RECORDS SUPPLIED
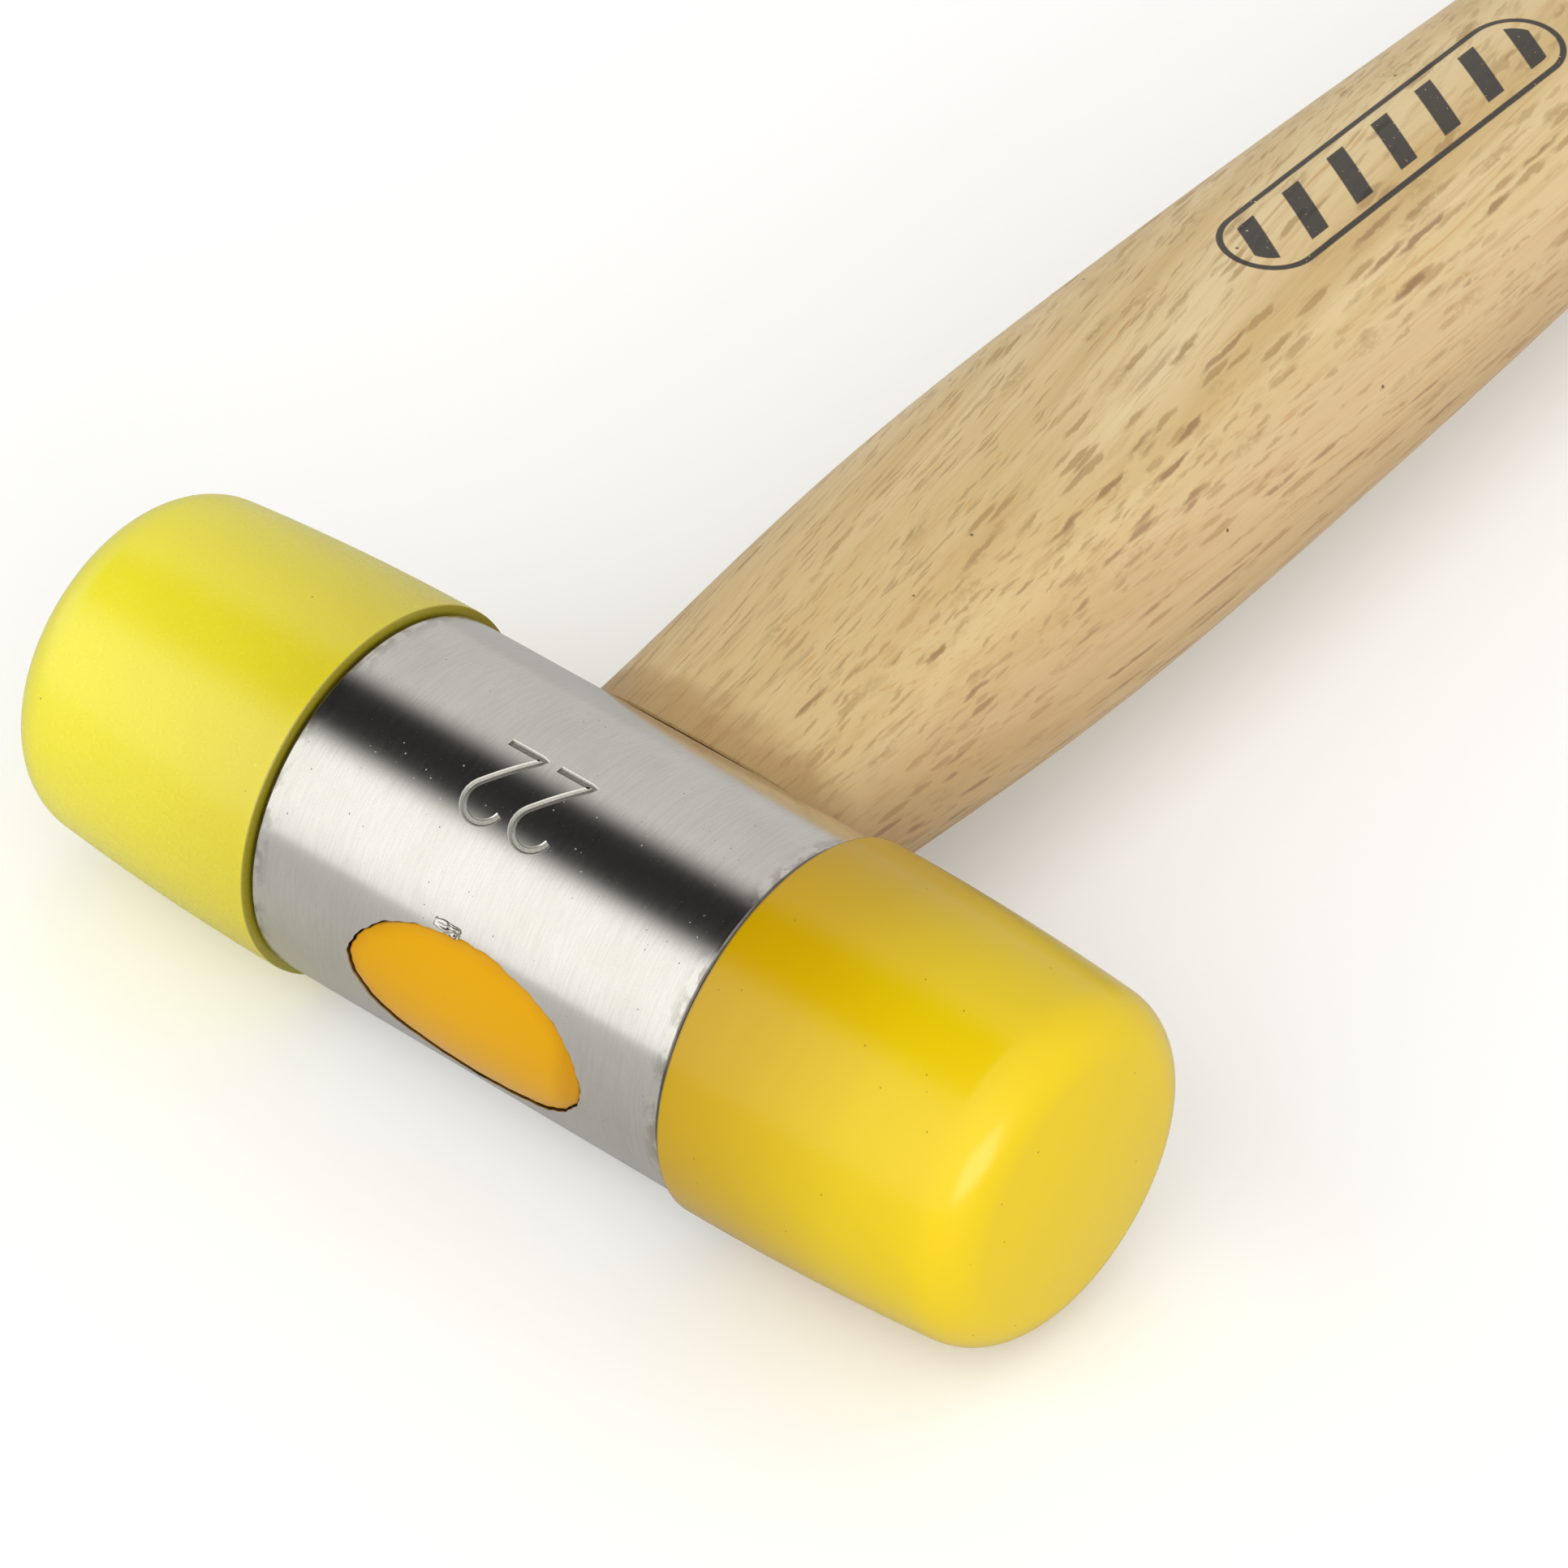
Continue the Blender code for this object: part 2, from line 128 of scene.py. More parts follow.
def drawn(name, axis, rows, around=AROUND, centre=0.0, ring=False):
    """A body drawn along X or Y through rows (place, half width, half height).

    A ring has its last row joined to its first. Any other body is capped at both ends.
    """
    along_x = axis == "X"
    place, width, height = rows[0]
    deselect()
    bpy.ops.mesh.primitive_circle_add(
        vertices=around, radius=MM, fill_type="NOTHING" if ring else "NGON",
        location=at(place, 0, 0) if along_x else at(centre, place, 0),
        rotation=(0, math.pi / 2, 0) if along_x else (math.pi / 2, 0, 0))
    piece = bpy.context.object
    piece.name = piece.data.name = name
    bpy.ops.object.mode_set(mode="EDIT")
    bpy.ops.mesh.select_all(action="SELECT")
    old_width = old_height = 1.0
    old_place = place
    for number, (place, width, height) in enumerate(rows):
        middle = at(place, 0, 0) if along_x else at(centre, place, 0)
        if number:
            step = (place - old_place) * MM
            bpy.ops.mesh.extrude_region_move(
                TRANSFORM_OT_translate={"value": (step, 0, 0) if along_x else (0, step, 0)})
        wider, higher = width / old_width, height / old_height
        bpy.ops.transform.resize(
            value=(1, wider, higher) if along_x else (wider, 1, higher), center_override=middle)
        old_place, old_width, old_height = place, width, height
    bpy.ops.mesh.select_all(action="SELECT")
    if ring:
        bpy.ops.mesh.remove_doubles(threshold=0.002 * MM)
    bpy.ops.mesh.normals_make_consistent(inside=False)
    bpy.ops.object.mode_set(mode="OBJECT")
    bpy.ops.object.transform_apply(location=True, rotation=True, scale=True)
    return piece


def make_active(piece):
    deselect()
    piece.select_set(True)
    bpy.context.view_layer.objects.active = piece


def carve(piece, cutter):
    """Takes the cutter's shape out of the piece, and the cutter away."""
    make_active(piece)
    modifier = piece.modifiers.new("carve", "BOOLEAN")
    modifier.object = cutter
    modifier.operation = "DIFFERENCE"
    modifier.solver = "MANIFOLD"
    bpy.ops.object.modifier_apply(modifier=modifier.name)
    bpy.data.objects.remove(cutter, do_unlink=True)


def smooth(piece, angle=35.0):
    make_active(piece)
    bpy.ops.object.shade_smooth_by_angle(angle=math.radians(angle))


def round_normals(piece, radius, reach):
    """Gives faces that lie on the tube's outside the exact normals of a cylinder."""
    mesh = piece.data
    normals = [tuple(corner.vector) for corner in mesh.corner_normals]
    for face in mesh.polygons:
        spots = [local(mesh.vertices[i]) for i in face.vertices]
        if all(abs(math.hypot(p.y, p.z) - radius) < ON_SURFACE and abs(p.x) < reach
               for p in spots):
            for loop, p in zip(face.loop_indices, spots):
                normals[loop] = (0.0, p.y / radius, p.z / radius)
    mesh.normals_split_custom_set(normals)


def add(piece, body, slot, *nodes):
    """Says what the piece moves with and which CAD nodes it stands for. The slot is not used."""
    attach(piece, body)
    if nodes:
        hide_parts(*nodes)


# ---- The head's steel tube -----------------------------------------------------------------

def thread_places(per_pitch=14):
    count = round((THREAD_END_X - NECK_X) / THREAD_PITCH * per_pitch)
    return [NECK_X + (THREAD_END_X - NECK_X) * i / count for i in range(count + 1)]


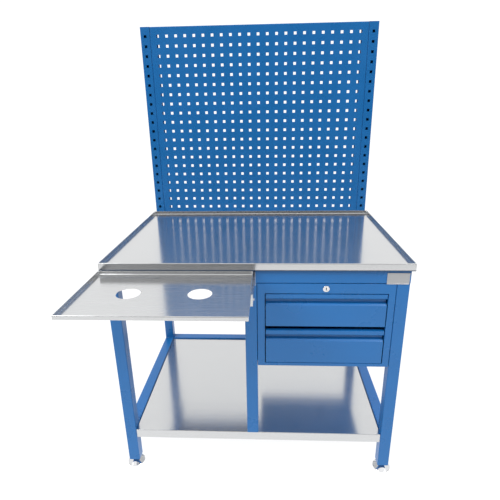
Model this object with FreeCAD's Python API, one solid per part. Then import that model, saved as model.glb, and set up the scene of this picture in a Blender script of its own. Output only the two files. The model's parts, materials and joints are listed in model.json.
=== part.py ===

SET TASK
Reproduce the data shown above exactly.

ANSWER IN FULL
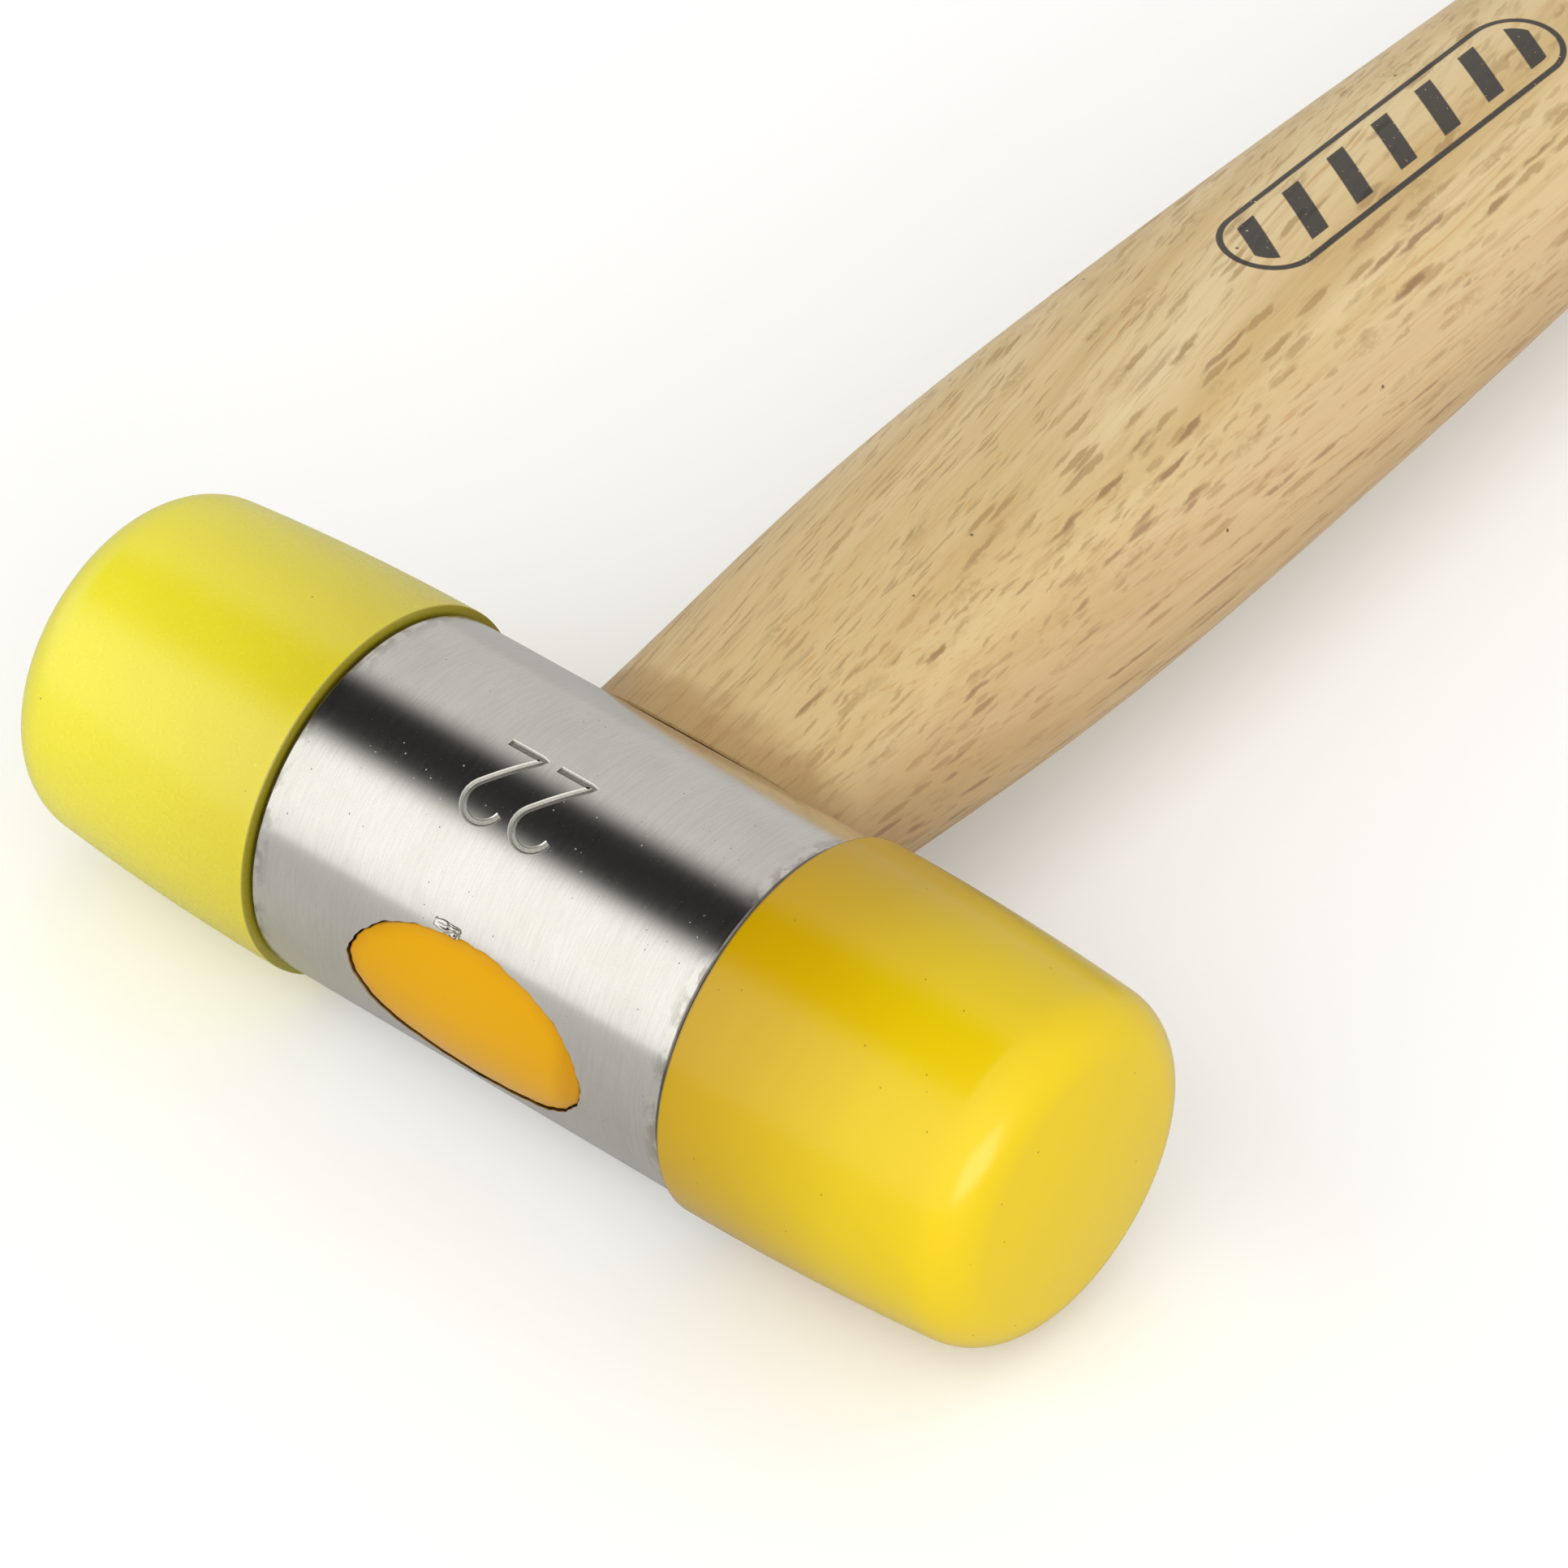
Continue the Blender code for this object: part 2, from line 128 of scene.py. More parts follow.
def drawn(name, axis, rows, around=AROUND, centre=0.0, ring=False):
    """A body drawn along X or Y through rows (place, half width, half height).

    A ring has its last row joined to its first. Any other body is capped at both ends.
    """
    along_x = axis == "X"
    place, width, height = rows[0]
    deselect()
    bpy.ops.mesh.primitive_circle_add(
        vertices=around, radius=MM, fill_type="NOTHING" if ring else "NGON",
        location=at(place, 0, 0) if along_x else at(centre, place, 0),
        rotation=(0, math.pi / 2, 0) if along_x else (math.pi / 2, 0, 0))
    piece = bpy.context.object
    piece.name = piece.data.name = name
    bpy.ops.object.mode_set(mode="EDIT")
    bpy.ops.mesh.select_all(action="SELECT")
    old_width = old_height = 1.0
    old_place = place
    for number, (place, width, height) in enumerate(rows):
        middle = at(place, 0, 0) if along_x else at(centre, place, 0)
        if number:
            step = (place - old_place) * MM
            bpy.ops.mesh.extrude_region_move(
                TRANSFORM_OT_translate={"value": (step, 0, 0) if along_x else (0, step, 0)})
        wider, higher = width / old_width, height / old_height
        bpy.ops.transform.resize(
            value=(1, wider, higher) if along_x else (wider, 1, higher), center_override=middle)
        old_place, old_width, old_height = place, width, height
    bpy.ops.mesh.select_all(action="SELECT")
    if ring:
        bpy.ops.mesh.remove_doubles(threshold=0.002 * MM)
    bpy.ops.mesh.normals_make_consistent(inside=False)
    bpy.ops.object.mode_set(mode="OBJECT")
    bpy.ops.object.transform_apply(location=True, rotation=True, scale=True)
    return piece


def make_active(piece):
    deselect()
    piece.select_set(True)
    bpy.context.view_layer.objects.active = piece


def carve(piece, cutter):
    """Takes the cutter's shape out of the piece, and the cutter away."""
    make_active(piece)
    modifier = piece.modifiers.new("carve", "BOOLEAN")
    modifier.object = cutter
    modifier.operation = "DIFFERENCE"
    modifier.solver = "MANIFOLD"
    bpy.ops.object.modifier_apply(modifier=modifier.name)
    bpy.data.objects.remove(cutter, do_unlink=True)


def smooth(piece, angle=35.0):
    make_active(piece)
    bpy.ops.object.shade_smooth_by_angle(angle=math.radians(angle))


def round_normals(piece, radius, reach):
    """Gives faces that lie on the tube's outside the exact normals of a cylinder."""
    mesh = piece.data
    normals = [tuple(corner.vector) for corner in mesh.corner_normals]
    for face in mesh.polygons:
        spots = [local(mesh.vertices[i]) for i in face.vertices]
        if all(abs(math.hypot(p.y, p.z) - radius) < ON_SURFACE and abs(p.x) < reach
               for p in spots):
            for loop, p in zip(face.loop_indices, spots):
                normals[loop] = (0.0, p.y / radius, p.z / radius)
    mesh.normals_split_custom_set(normals)


def add(piece, body, slot, *nodes):
    """Says what the piece moves with and which CAD nodes it stands for. The slot is not used."""
    attach(piece, body)
    if nodes:
        hide_parts(*nodes)


# ---- The head's steel tube -----------------------------------------------------------------

def thread_places(per_pitch=14):
    count = round((THREAD_END_X - NECK_X) / THREAD_PITCH * per_pitch)
    return [NECK_X + (THREAD_END_X - NECK_X) * i / count for i in range(count + 1)]


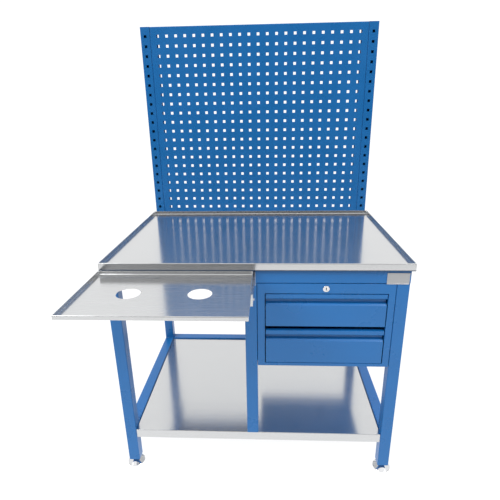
Model this object with FreeCAD's Python API, one solid per part. Then import that model, saved as model.glb, and set up the scene of this picture in a Blender script of its own. Output only the two files. The model's parts, materials and joints are listed in model.json.
=== part.py ===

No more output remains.